■ **Data extract**:
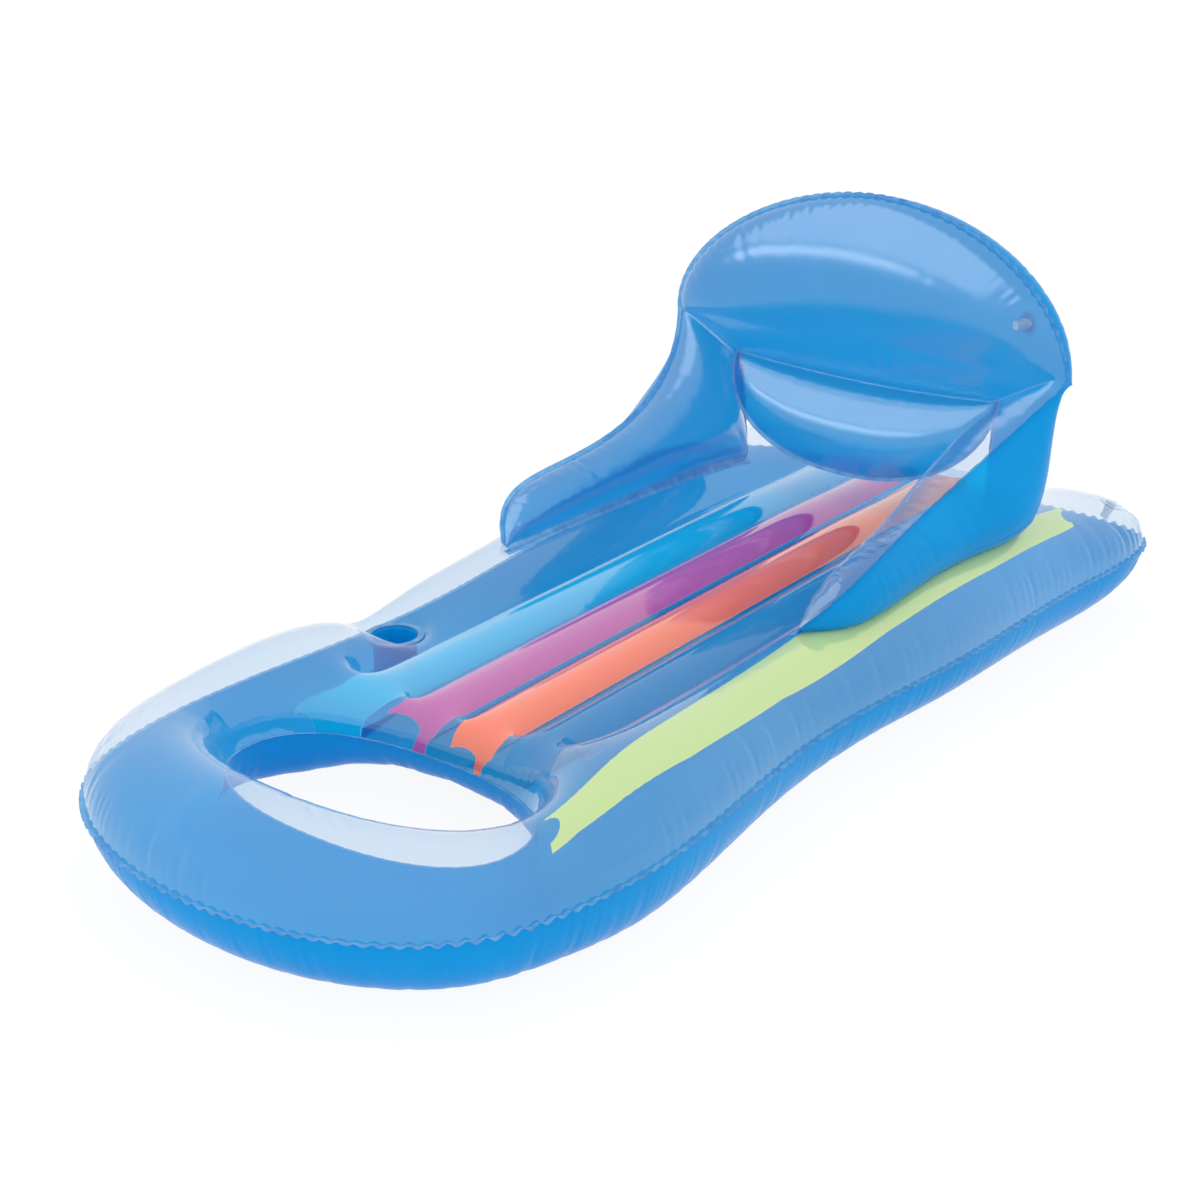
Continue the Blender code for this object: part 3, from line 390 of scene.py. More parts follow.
def waves(turn, count, rng, width=0.35, parts=6):
    """An uneven wave round a closed weld, with about this many crests. The turn runs from 0 to 1."""
    total = 0
    for _ in range(parts):
        crests = round(count * (1 + width * rng.uniform(-1, 1)))
        total = total + rng.uniform(0.6, 1) * np.sin(2 * math.pi * (crests * turn + rng.uniform()))
    return total / math.sqrt(parts)


def ripples(turn, count, rng, drift=(2.2, 9), swell=(0.3, 15)):
    """The rather even ripples of a weld edge. They drift to and fro and swell a little, by this
    much and this often."""
    phase = 2 * math.pi * round(count) * turn + drift[0] * waves(turn, drift[1], rng)
    return np.sin(phase) * (1 + swell[0] * waves(turn, swell[1], rng))


seam_knots = [(x * half_width, y * half_length) for x, y in outline_shares]
seam_knots += [(0, half_length)] + [(-x, y) for x, y in seam_knots[:0:-1]]
# Blown up, the float isn't quite even: its far foot corner stands out a little
seam_knots[-2:] = [(x - far_foot_bulge[0], y - far_foot_bulge[1]) for x, y in seam_knots[-2:]]
seam_loop = weld_points(closed_spline(seam_knots), closed=True)
seam_loop *= np.array([half_width, half_length]) / np.abs(seam_loop).max(axis=0)
hole_front = -half_length + foot_tube_width
hole_rear = hole_front + foot_hole_size[1]
hole_loop = arc(foot_hole_size[0] / 2, foot_hole_size[1] / 2, foot_hole_power, 2 * math.pi)[:-1]
hole_loop = weld_points(hole_loop, closed=True)
hole_loop += (0, (hole_front + hole_rear) / 2)
beam_front = hole_rear + front_passage
beam_rear = half_length - rear_passage
beam_places = [(k - channel_count / 2) * channel_width for k in range(channel_count + 1)]
beam_line = np.linspace(beam_front, beam_rear, round((beam_rear - beam_front) / beam_pitch) + 1)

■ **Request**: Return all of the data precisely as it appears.

■ **Finished answer**:
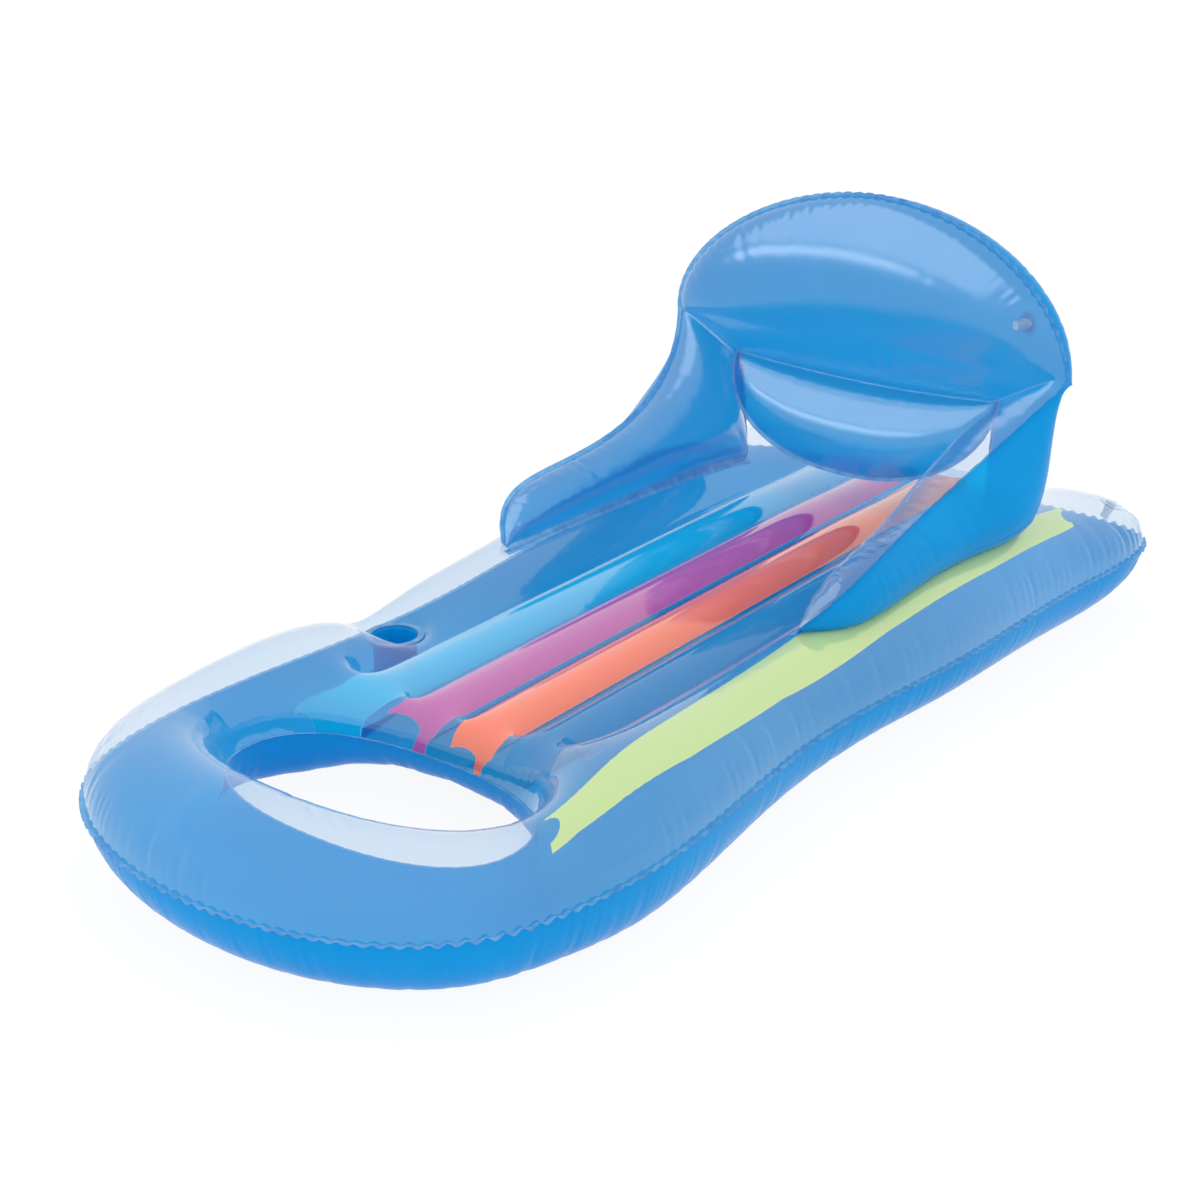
Continue the Blender code for this object: part 3, from line 390 of scene.py. More parts follow.
def waves(turn, count, rng, width=0.35, parts=6):
    """An uneven wave round a closed weld, with about this many crests. The turn runs from 0 to 1."""
    total = 0
    for _ in range(parts):
        crests = round(count * (1 + width * rng.uniform(-1, 1)))
        total = total + rng.uniform(0.6, 1) * np.sin(2 * math.pi * (crests * turn + rng.uniform()))
    return total / math.sqrt(parts)


def ripples(turn, count, rng, drift=(2.2, 9), swell=(0.3, 15)):
    """The rather even ripples of a weld edge. They drift to and fro and swell a little, by this
    much and this often."""
    phase = 2 * math.pi * round(count) * turn + drift[0] * waves(turn, drift[1], rng)
    return np.sin(phase) * (1 + swell[0] * waves(turn, swell[1], rng))


seam_knots = [(x * half_width, y * half_length) for x, y in outline_shares]
seam_knots += [(0, half_length)] + [(-x, y) for x, y in seam_knots[:0:-1]]
# Blown up, the float isn't quite even: its far foot corner stands out a little
seam_knots[-2:] = [(x - far_foot_bulge[0], y - far_foot_bulge[1]) for x, y in seam_knots[-2:]]
seam_loop = weld_points(closed_spline(seam_knots), closed=True)
seam_loop *= np.array([half_width, half_length]) / np.abs(seam_loop).max(axis=0)
hole_front = -half_length + foot_tube_width
hole_rear = hole_front + foot_hole_size[1]
hole_loop = arc(foot_hole_size[0] / 2, foot_hole_size[1] / 2, foot_hole_power, 2 * math.pi)[:-1]
hole_loop = weld_points(hole_loop, closed=True)
hole_loop += (0, (hole_front + hole_rear) / 2)
beam_front = hole_rear + front_passage
beam_rear = half_length - rear_passage
beam_places = [(k - channel_count / 2) * channel_width for k in range(channel_count + 1)]
beam_line = np.linspace(beam_front, beam_rear, round((beam_rear - beam_front) / beam_pitch) + 1)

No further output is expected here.